Nunavik woman alleges mistreatment by Montreal mall guards

“They’re doing this to other Inuit too”

By SARAH ROGERS

A Tasiujaq woman and her boyfriend security guards at the Alexis Nihon mall have abused Inuit and nor responded to their complaint of mistreatment. (PHOTO BY SARAH ROGERS)


A Tasiujaq woman and her boyfriend security guards at the Alexis Nihon mall have abused Inuit and nor responded to their complaint of mistreatment. (PHOTO BY SARAH ROGERS)

A Tasiujaq woman says she won’t return to a downtown Montreal shopping centre until security guards there apologize for making racial slurs against her and other Inuit in the neighbourhood.

Rebeccca Kritik, a Nunavik teacher who splits her time between the North and the South, told Nunatsiaq News she filed a complaint with the security company at Montreal’s Alexis Nihon shopping centre, in which she alleged that she suffered verbal abuse and discrimination.

Kritik said she was leaving a fast food restaurant in the mall at Maisonneuve Boulevard and Atwater St. last February with her boyfriend, Richard Ward, when security guards at the centre called her an “Inuk bitch” and “slut.”

When Ward confronted the guards, they kicked the couple out, Kritik said.

“They’re not just doing this to me,” Kritik said. “They’re going this to other Inuit too.”

The couple was at the mall to do some shopping, Kritik said.
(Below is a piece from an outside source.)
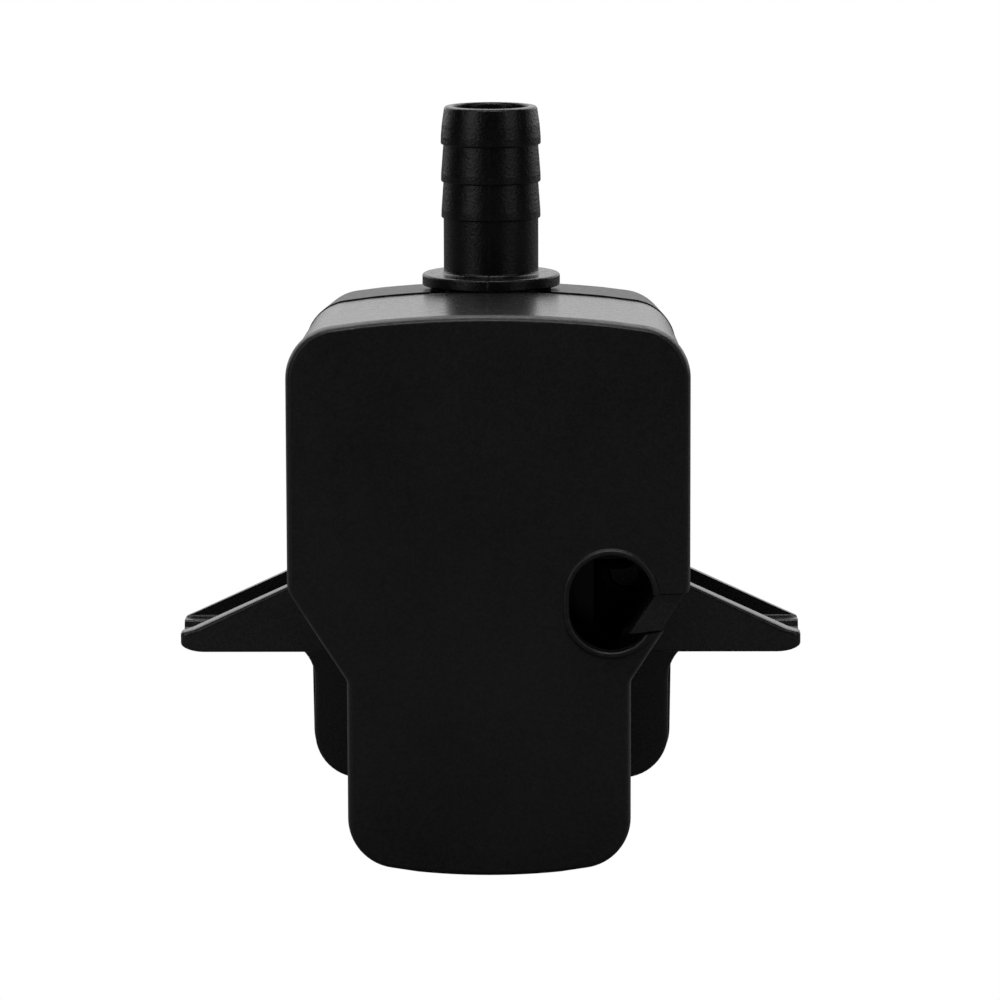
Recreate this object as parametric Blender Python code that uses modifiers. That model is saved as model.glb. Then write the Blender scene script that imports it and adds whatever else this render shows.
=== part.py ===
"""Submersible circulation pump with a barbed outlet, built as separate pieces.

Layout (metres, +Z up): the flat rear cap faces -Y, the strainer cover faces +Y,
the hose barb points up and two open-topped mounting wings stand out along X.
The origin is on the floor plane, at the middle of the whole pump's box.

All driving dimensions are in millimetres below. "d" is depth behind the flat
face of the rear cap, "z" is height above the lowest point of the rear cap.
"""
import bpy
import bmesh
from math import sin, cos, pi, sqrt, atan2, hypot
from mathutils import Vector, Matrix

MM = 0.001
GAP = 0.3                      # clearance kept between pieces that touch

# ---- placement of the working frame in the object's frame
D_FRONT = -0.45                # front of the raised bead round the cord hole
D_BACK = 66.6                  # back of the flow slider's finger ribs
YC = (D_FRONT + D_BACK) / 2
ZB = 0.4                       # the base pad stands this far below the rear cap

# ---- rear cap (flat keystone plate)
CAP_HALF_UP = 30.95
CAP_HALF_LO = 21.9
CAP_TOP = 87.17
CAP_BOTTOM = 0.0
CAP_Z_LO = 30.3                # lower end of the sloping sides
CAP_Z_UP = 44.4                # upper end of the sloping sides
CAP_T = 2.2
CAP_R_TOP = 8.2
CAP_R_BOT = 8.5
DOME_TOP = 182.0
DOME_BOT = 108.0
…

Ward accompanied her because she recently underwent back surgery.

Ward, who is not an Inuk, claimed he has seen many urban Inuit in the neighbourhood being verbally and physically abused by security guards at the same shopping centre, which lies near the new Nunavik House, located at the YWCA residence on Tupper St..

“Inuit already have a tough time at the YMCA,” he said. “They don’t need to put up with the guards harassing them.”

Many homeless Inuit have also been targeted, Ward said, alleging he has seen guards tease one toothless man, knock the hat off another and throw an Inuk woman from Puvirnituq down the stairs because she had “blacked out” at the shopping centre.

“Why didn’t they just call the cops, or an ambulance?” he said.

Pascal Gagné, the head of the security company at Alexis Nihon, did not return calls seeking comment about these alleged incidents from Nunatsiaq News.

Since the couple filed their complaint earlier this month, they say they have yet to hear from the security company.

Until then, Kritik plans to stay away from Alexis Nihon.

“It definitely makes me nervous,” she said. “I don’t want to go back to the shopping mall unless they apologize.. And I don’t want this to happen to other Inuit people.”